• _Given data_

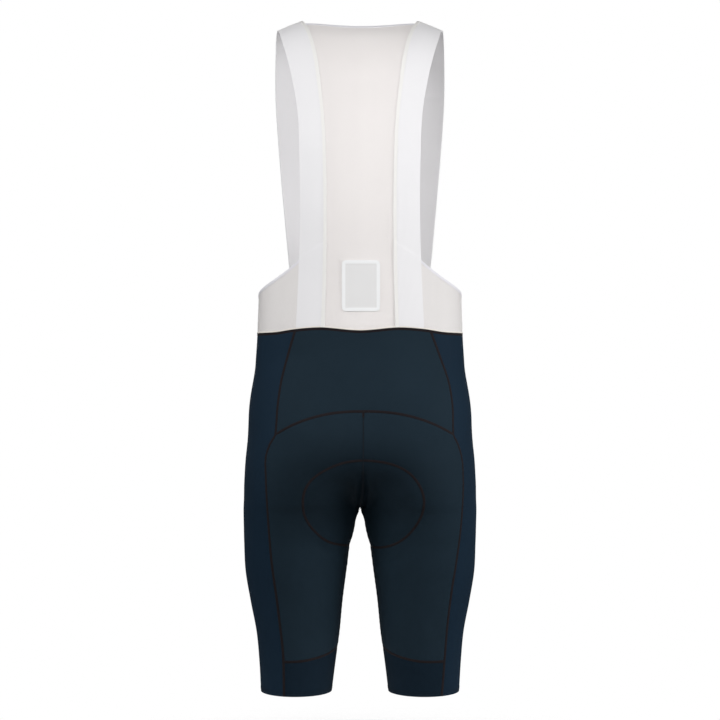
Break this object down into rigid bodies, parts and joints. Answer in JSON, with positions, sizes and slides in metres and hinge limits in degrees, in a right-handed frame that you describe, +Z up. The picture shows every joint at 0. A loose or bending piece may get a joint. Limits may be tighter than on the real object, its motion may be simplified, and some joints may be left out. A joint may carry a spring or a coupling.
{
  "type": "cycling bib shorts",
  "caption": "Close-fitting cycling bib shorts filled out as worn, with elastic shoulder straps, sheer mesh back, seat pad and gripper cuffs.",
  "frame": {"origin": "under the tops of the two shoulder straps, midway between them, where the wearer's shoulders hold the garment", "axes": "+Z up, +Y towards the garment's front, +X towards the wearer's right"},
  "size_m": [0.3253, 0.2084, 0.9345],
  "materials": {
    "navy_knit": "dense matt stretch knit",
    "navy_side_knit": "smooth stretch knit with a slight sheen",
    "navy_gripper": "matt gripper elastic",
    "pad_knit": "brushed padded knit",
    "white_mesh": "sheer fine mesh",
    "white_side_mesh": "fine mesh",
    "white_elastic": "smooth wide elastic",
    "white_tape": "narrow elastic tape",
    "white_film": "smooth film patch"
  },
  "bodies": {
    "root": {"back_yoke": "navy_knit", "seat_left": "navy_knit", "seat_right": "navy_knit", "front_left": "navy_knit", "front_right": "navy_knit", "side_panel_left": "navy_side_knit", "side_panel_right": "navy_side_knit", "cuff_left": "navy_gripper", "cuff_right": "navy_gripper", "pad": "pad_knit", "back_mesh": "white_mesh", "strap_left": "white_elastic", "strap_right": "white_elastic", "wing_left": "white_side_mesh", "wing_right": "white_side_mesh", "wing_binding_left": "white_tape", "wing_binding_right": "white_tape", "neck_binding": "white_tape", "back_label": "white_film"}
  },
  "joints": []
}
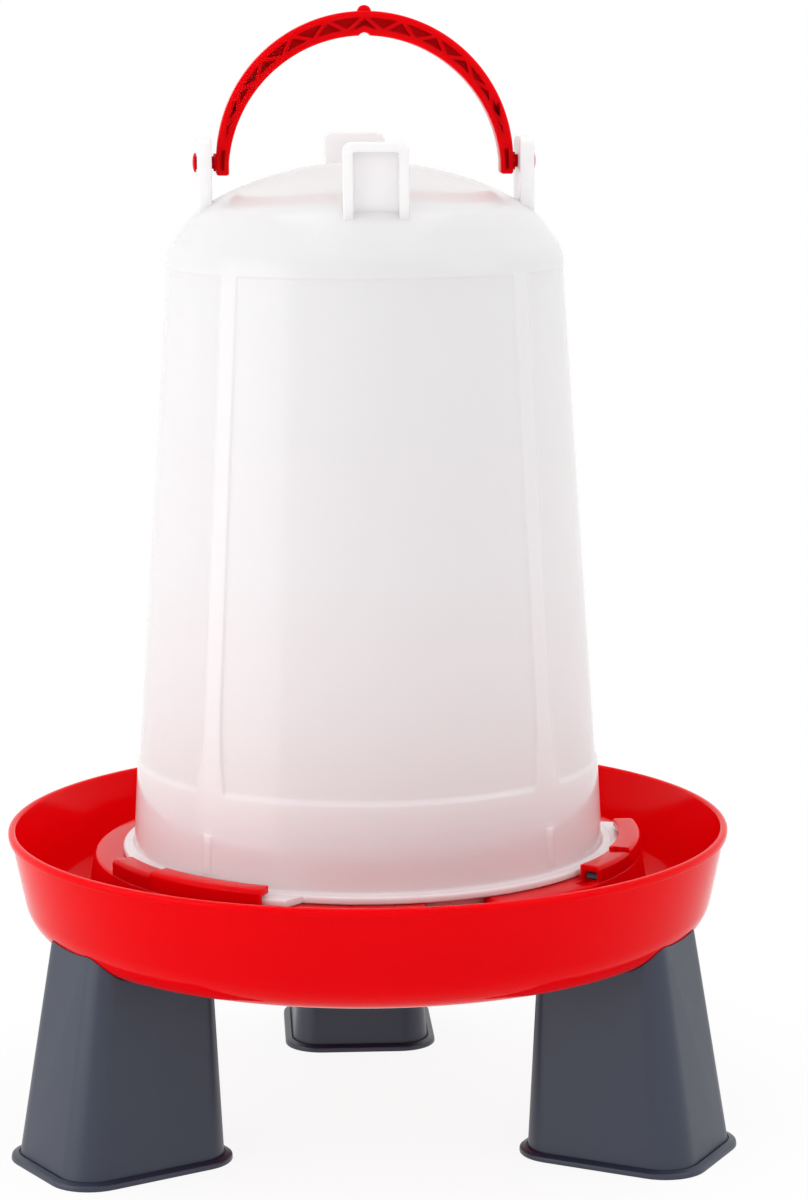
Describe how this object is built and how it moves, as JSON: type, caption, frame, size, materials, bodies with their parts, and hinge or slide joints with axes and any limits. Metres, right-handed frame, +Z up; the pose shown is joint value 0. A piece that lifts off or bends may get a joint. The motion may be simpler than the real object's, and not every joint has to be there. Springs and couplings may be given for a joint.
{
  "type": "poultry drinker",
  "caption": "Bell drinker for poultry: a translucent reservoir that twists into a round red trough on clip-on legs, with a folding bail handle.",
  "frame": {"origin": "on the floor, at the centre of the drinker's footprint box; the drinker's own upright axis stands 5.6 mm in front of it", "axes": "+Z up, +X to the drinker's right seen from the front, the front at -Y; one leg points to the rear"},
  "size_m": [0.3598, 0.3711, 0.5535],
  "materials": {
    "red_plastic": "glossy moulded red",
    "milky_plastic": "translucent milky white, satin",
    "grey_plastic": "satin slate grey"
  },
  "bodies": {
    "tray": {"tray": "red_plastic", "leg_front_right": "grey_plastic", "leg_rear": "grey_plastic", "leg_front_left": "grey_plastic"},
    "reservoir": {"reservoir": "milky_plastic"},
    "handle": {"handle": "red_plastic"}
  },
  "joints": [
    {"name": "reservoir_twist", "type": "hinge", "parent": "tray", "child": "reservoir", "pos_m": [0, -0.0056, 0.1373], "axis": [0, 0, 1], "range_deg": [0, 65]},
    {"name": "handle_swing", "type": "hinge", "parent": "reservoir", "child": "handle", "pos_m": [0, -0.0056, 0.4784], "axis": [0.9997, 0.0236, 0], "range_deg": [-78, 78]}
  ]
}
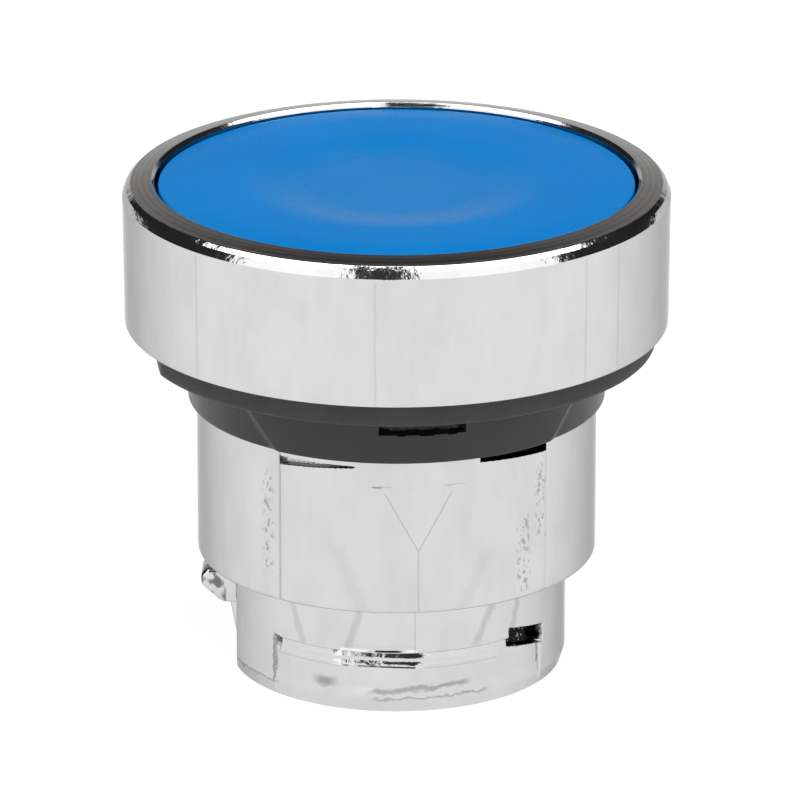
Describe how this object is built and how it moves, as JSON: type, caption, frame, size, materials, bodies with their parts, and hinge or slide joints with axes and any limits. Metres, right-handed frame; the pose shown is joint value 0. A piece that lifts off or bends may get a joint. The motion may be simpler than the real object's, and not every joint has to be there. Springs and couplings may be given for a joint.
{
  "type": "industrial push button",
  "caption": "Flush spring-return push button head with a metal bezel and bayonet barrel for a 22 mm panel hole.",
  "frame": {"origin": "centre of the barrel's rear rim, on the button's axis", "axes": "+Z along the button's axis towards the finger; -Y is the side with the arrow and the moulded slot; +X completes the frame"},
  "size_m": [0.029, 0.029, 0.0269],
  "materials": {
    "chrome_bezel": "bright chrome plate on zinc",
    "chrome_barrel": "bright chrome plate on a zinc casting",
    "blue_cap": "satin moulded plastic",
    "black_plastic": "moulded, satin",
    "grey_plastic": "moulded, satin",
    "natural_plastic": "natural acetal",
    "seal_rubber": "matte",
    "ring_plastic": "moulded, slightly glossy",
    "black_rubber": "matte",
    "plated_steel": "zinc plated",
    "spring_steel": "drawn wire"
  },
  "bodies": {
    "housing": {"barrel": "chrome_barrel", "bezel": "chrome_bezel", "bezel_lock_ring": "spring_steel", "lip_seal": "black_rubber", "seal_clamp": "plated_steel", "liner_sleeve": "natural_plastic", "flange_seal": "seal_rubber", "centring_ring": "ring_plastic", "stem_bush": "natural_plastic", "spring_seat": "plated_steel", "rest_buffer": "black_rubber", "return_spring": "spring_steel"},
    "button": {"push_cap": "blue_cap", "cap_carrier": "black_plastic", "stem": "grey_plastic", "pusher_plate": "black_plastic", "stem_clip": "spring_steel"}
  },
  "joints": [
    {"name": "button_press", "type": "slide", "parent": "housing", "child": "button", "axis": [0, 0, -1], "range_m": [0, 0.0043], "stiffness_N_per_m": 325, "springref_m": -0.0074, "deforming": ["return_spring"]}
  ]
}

• _Exercise aim_
Every entry should be printed again exactly as written.

• _Answer_
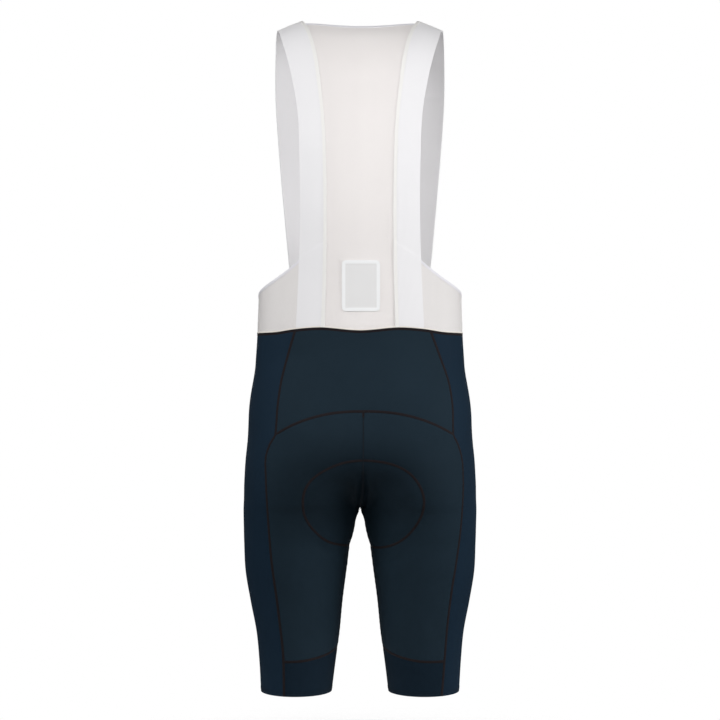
Break this object down into rigid bodies, parts and joints. Answer in JSON, with positions, sizes and slides in metres and hinge limits in degrees, in a right-handed frame that you describe, +Z up. The picture shows every joint at 0. A loose or bending piece may get a joint. Limits may be tighter than on the real object, its motion may be simplified, and some joints may be left out. A joint may carry a spring or a coupling.
{
  "type": "cycling bib shorts",
  "caption": "Close-fitting cycling bib shorts filled out as worn, with elastic shoulder straps, sheer mesh back, seat pad and gripper cuffs.",
  "frame": {"origin": "under the tops of the two shoulder straps, midway between them, where the wearer's shoulders hold the garment", "axes": "+Z up, +Y towards the garment's front, +X towards the wearer's right"},
  "size_m": [0.3253, 0.2084, 0.9345],
  "materials": {
    "navy_knit": "dense matt stretch knit",
    "navy_side_knit": "smooth stretch knit with a slight sheen",
    "navy_gripper": "matt gripper elastic",
    "pad_knit": "brushed padded knit",
    "white_mesh": "sheer fine mesh",
    "white_side_mesh": "fine mesh",
    "white_elastic": "smooth wide elastic",
    "white_tape": "narrow elastic tape",
    "white_film": "smooth film patch"
  },
  "bodies": {
    "root": {"back_yoke": "navy_knit", "seat_left": "navy_knit", "seat_right": "navy_knit", "front_left": "navy_knit", "front_right": "navy_knit", "side_panel_left": "navy_side_knit", "side_panel_right": "navy_side_knit", "cuff_left": "navy_gripper", "cuff_right": "navy_gripper", "pad": "pad_knit", "back_mesh": "white_mesh", "strap_left": "white_elastic", "strap_right": "white_elastic", "wing_left": "white_side_mesh", "wing_right": "white_side_mesh", "wing_binding_left": "white_tape", "wing_binding_right": "white_tape", "neck_binding": "white_tape", "back_label": "white_film"}
  },
  "joints": []
}
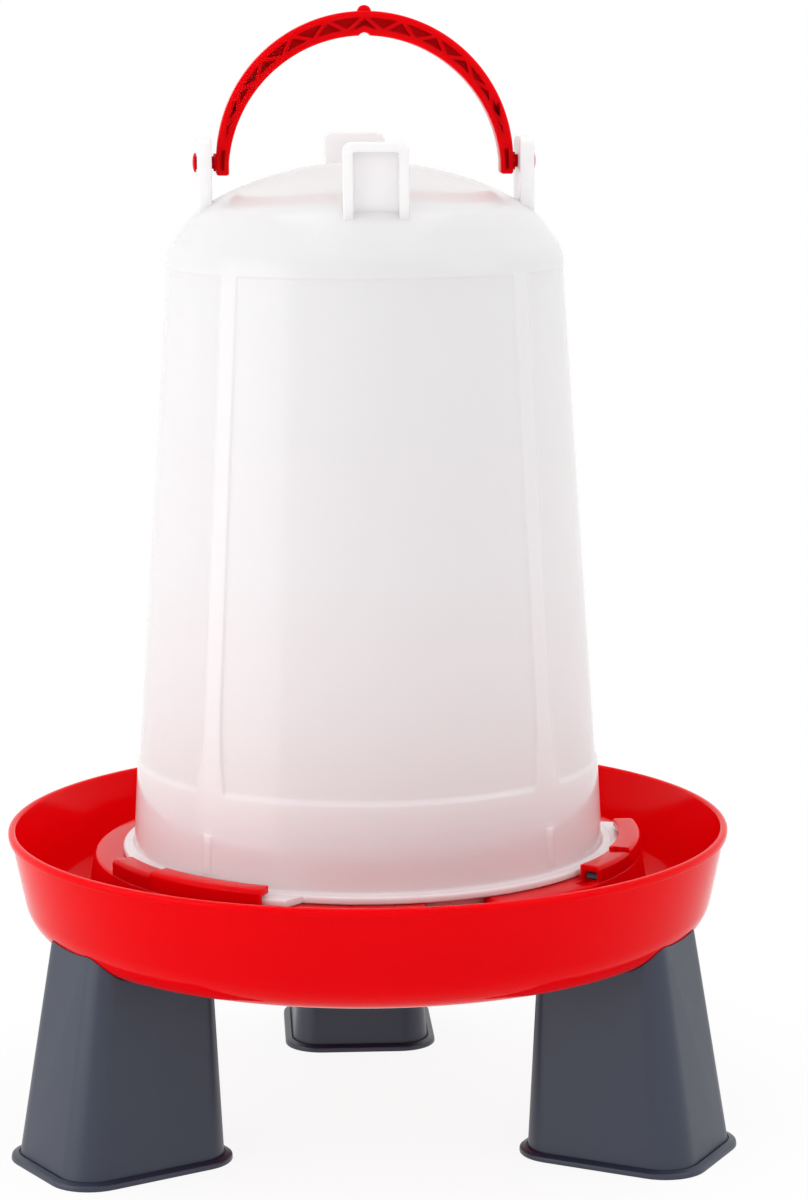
Describe how this object is built and how it moves, as JSON: type, caption, frame, size, materials, bodies with their parts, and hinge or slide joints with axes and any limits. Metres, right-handed frame, +Z up; the pose shown is joint value 0. A piece that lifts off or bends may get a joint. The motion may be simpler than the real object's, and not every joint has to be there. Springs and couplings may be given for a joint.
{
  "type": "poultry drinker",
  "caption": "Bell drinker for poultry: a translucent reservoir that twists into a round red trough on clip-on legs, with a folding bail handle.",
  "frame": {"origin": "on the floor, at the centre of the drinker's footprint box; the drinker's own upright axis stands 5.6 mm in front of it", "axes": "+Z up, +X to the drinker's right seen from the front, the front at -Y; one leg points to the rear"},
  "size_m": [0.3598, 0.3711, 0.5535],
  "materials": {
    "red_plastic": "glossy moulded red",
    "milky_plastic": "translucent milky white, satin",
    "grey_plastic": "satin slate grey"
  },
  "bodies": {
    "tray": {"tray": "red_plastic", "leg_front_right": "grey_plastic", "leg_rear": "grey_plastic", "leg_front_left": "grey_plastic"},
    "reservoir": {"reservoir": "milky_plastic"},
    "handle": {"handle": "red_plastic"}
  },
  "joints": [
    {"name": "reservoir_twist", "type": "hinge", "parent": "tray", "child": "reservoir", "pos_m": [0, -0.0056, 0.1373], "axis": [0, 0, 1], "range_deg": [0, 65]},
    {"name": "handle_swing", "type": "hinge", "parent": "reservoir", "child": "handle", "pos_m": [0, -0.0056, 0.4784], "axis": [0.9997, 0.0236, 0], "range_deg": [-78, 78]}
  ]
}
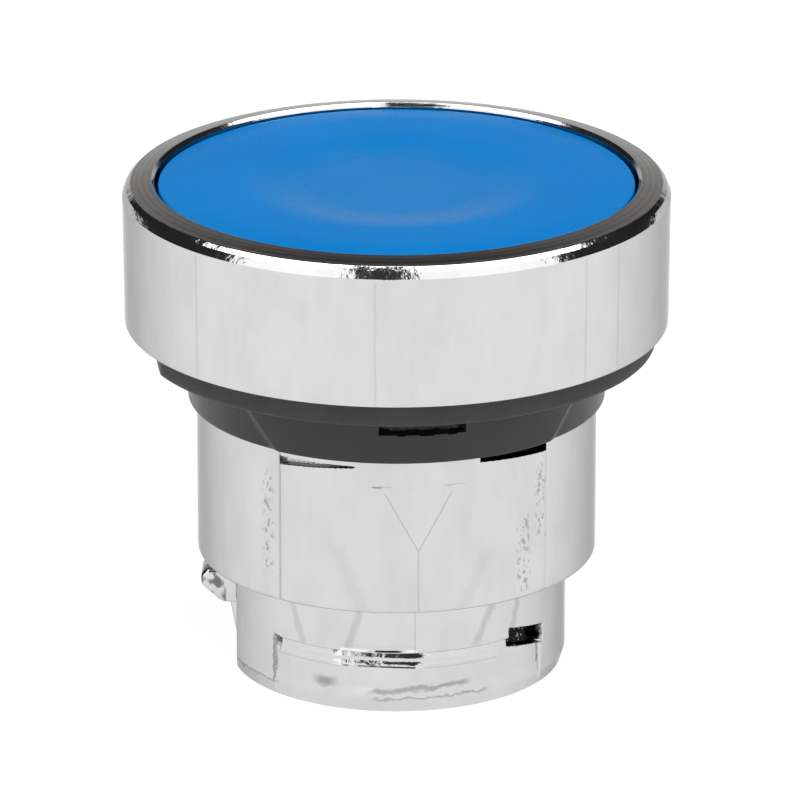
Describe how this object is built and how it moves, as JSON: type, caption, frame, size, materials, bodies with their parts, and hinge or slide joints with axes and any limits. Metres, right-handed frame; the pose shown is joint value 0. A piece that lifts off or bends may get a joint. The motion may be simpler than the real object's, and not every joint has to be there. Springs and couplings may be given for a joint.
{
  "type": "industrial push button",
  "caption": "Flush spring-return push button head with a metal bezel and bayonet barrel for a 22 mm panel hole.",
  "frame": {"origin": "centre of the barrel's rear rim, on the button's axis", "axes": "+Z along the button's axis towards the finger; -Y is the side with the arrow and the moulded slot; +X completes the frame"},
  "size_m": [0.029, 0.029, 0.0269],
  "materials": {
    "chrome_bezel": "bright chrome plate on zinc",
    "chrome_barrel": "bright chrome plate on a zinc casting",
    "blue_cap": "satin moulded plastic",
    "black_plastic": "moulded, satin",
    "grey_plastic": "moulded, satin",
    "natural_plastic": "natural acetal",
    "seal_rubber": "matte",
    "ring_plastic": "moulded, slightly glossy",
    "black_rubber": "matte",
    "plated_steel": "zinc plated",
    "spring_steel": "drawn wire"
  },
  "bodies": {
    "housing": {"barrel": "chrome_barrel", "bezel": "chrome_bezel", "bezel_lock_ring": "spring_steel", "lip_seal": "black_rubber", "seal_clamp": "plated_steel", "liner_sleeve": "natural_plastic", "flange_seal": "seal_rubber", "centring_ring": "ring_plastic", "stem_bush": "natural_plastic", "spring_seat": "plated_steel", "rest_buffer": "black_rubber", "return_spring": "spring_steel"},
    "button": {"push_cap": "blue_cap", "cap_carrier": "black_plastic", "stem": "grey_plastic", "pusher_plate": "black_plastic", "stem_clip": "spring_steel"}
  },
  "joints": [
    {"name": "button_press", "type": "slide", "parent": "housing", "child": "button", "axis": [0, 0, -1], "range_m": [0, 0.0043], "stiffness_N_per_m": 325, "springref_m": -0.0074, "deforming": ["return_spring"]}
  ]
}